In her book Lifting Depression, Dr. Kelly Lambert explores the reasons why people born in the middle of the twentieth century are ten times more likely to suffer from major depression compared to people born in the early twentieth century. Why, in our modern day convenience-filled society, do people seem to be so ill at ease? Dr. Lambert is the chair of psychology at Randolph-Macon College and President of the Behavioral Neuroscience Society, and her research has been featured on ABC’s World News Tonight and in Scientific American Mind.

In one experiment she conducted with rats, some had to work hard for rewards, and some they dubbed the "trust fund rats" were simply given the treats. After five weeks, the hard working rats were sixty percent more persistent in trying to work on a new task. She describes this as "learned persistence," and theorizes that coming from our agrarian roots, the human brain receives stimulation from doing concrete tasks like working with our hands, and accomplishing something you can hold as the fruit of your labor, "effort driven rewards." Her studies find that engaging the effort driven rewards circuit of your brain appears to be equivalent to taking a dose of the most powerful antidepressants. With this in mind, she suggests that something like "behavioral activation therapy" can work to retrain your brain to be happier in the long term. With this form of therapy, a person learns how to alter their behavioral responses to situations and even change their environments to stimulate the brain into feeling more rewarded and therefore relieving the subject of their depression. She is not advocating the end of pharmaceutical intervention to lift someone out of a lethargic and depressed state.
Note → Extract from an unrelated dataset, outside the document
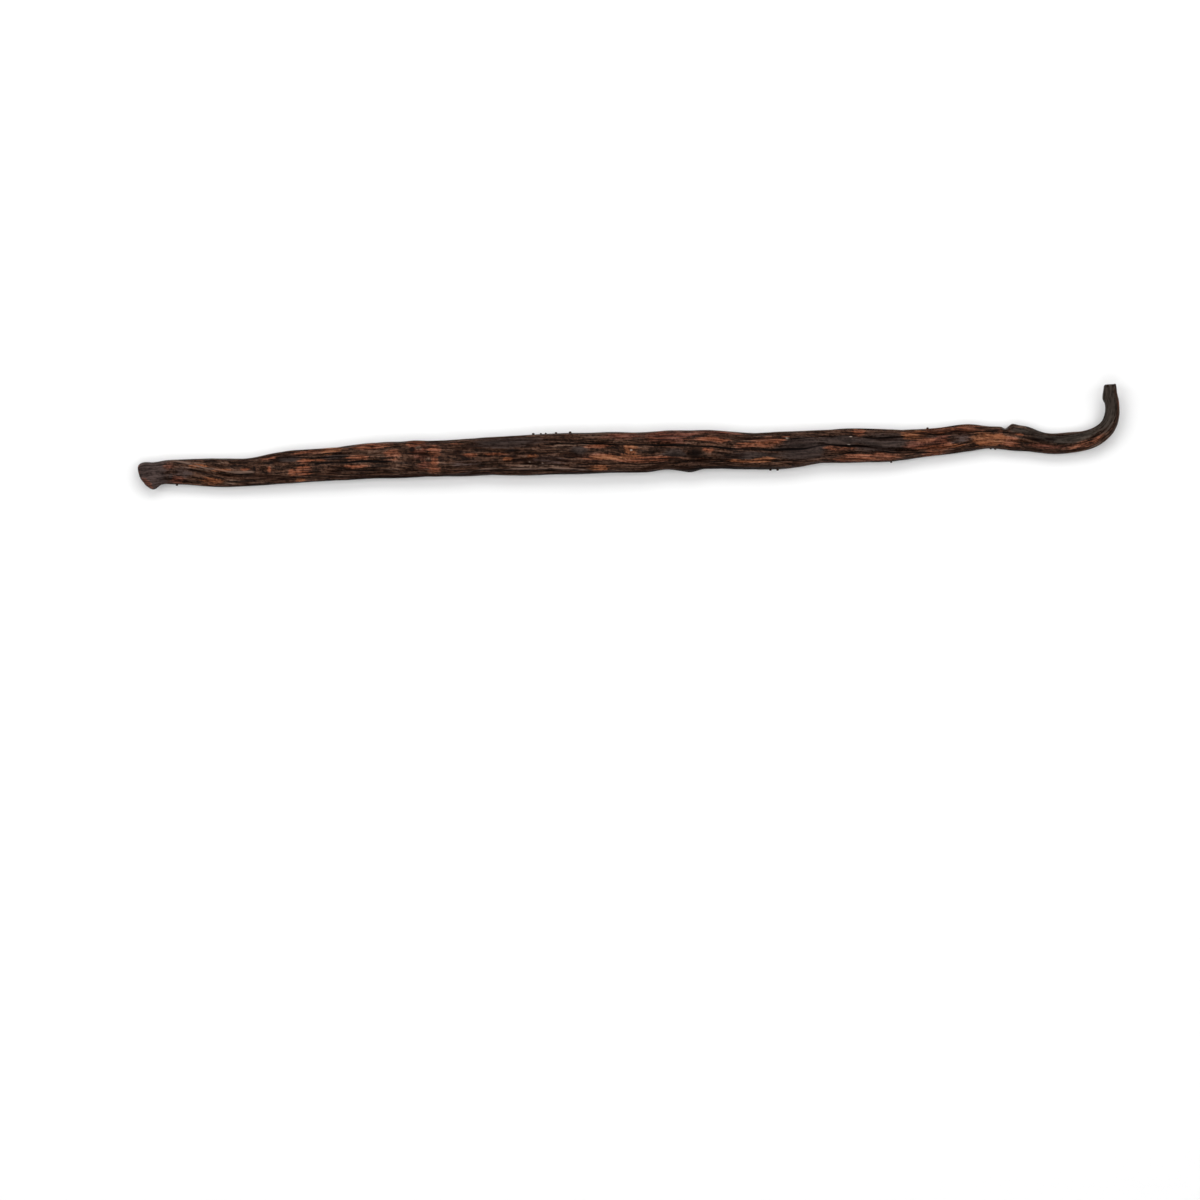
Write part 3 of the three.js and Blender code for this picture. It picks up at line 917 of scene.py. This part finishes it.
@dataclass
class Pod:
    """The whole pod as one skin."""

    sides: int = 200
    rings: int = 452
    seed: float = 3.0
    # What the furrows come to on the mean.
    usual_furrow: float = 0.27
    # The grain meanders: length of a bend, bends round the pod, and degrees to each side.
    meander_length: float = 9.0
    meander_count: float = 1.4
    meander_turn: float = 7.0
    # A furrow comes and goes along longer cells, about its usual depth and within limits.
    come_and_go: float = 0.37
    furrow_usual: float = 0.75
    furrow_swing: float = 1.5
    furrow_limits: Limits = (0.1, 1.5)
    # The painted shade at the bottom of a furrow, as a share of the furrow's width.
    furrow_bottom: float = 0.8
    # Rougher and smoother patches of skin: their size, their swing and its limits.
    rough_cell: Cell = (14.0, 2.6, 2.6)
    rough_swing: float = 0.8
    rough_limits: Limits = (0.3, 1.5)
    # Share of the wrinkles that is left at the two edges.
    rough_at_edge: float = 0.35
    # How fast the skin counts as a crest or a hollow with its height.
    crest_gain: float = 2.2
    # How much closer the rings stand, and over what reach: blossom end, collar, tip and knuckle.
    crowding: tuple[tuple[float, float], ...] = ((1.6, 4.0), (2.2, 2.6), (0.5, 5.0), (0.5, 4.0))
    finish: CuredSkin = CuredSkin()
    # How far the built pod was moved, in metres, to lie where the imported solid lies.
    move: np.ndarray | None = None

    form = PodForm()
    # In how many steps the spacing of the rings is worked out.
    STEPS = 2000
    # Outline of the two ends: share of the radius and distance from the end.
    BLOSSOM_RIM = ((0, 0.55), (0.22, 0.52), (0.42, 0.42), (0.58, 0.2), (0.7, 0.06), (0.8, 0.05),
                   (0.88, 0.12), (0.94, 0.26), (0.98, 0.5), (1.0, 0.9))
    STEM_RIM = ((0, 0.35), (0.22, 0.34), (0.4, 0.28), (0.58, 0.1), (0.72, 0.02), (0.82, 0.04),
                (0.9, 0.12), (0.96, 0.26), (0.99, 0.45), (1.0, 0.8))
    WRINKLES = (
        Wrinkles(1.7, 20.0, 0.12, 0.3, 0.0, 1.0),
        Wrinkles(1.05, 14.0, 0.3, 0.17, 0.8, 2.0),
        Wrinkles(0.58, 7.0, 0.22, 0.2, 0.8, 3.0),
    )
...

But she maintains that without some other form of therapy, or alteration in activities, a person could simply remain on these drugs, without ever being able to get out of the cycle completely.

This book is not only a valuable addition to the field of psychology in an academic sense, but it is also a readable guide book that I would recommend to anyone struggling with depression or seeking to understand how they could offer better guidance to a person who is.

It seems so simple, to engage in exercise, to take up knitting or woodworking as a way to engage the brain in a new rewards program that will assist in finding happiness. But if it is so simple, (and inexpensive!), then why are most people advised by their healthcare providers to just pop the pill and carry on as usual?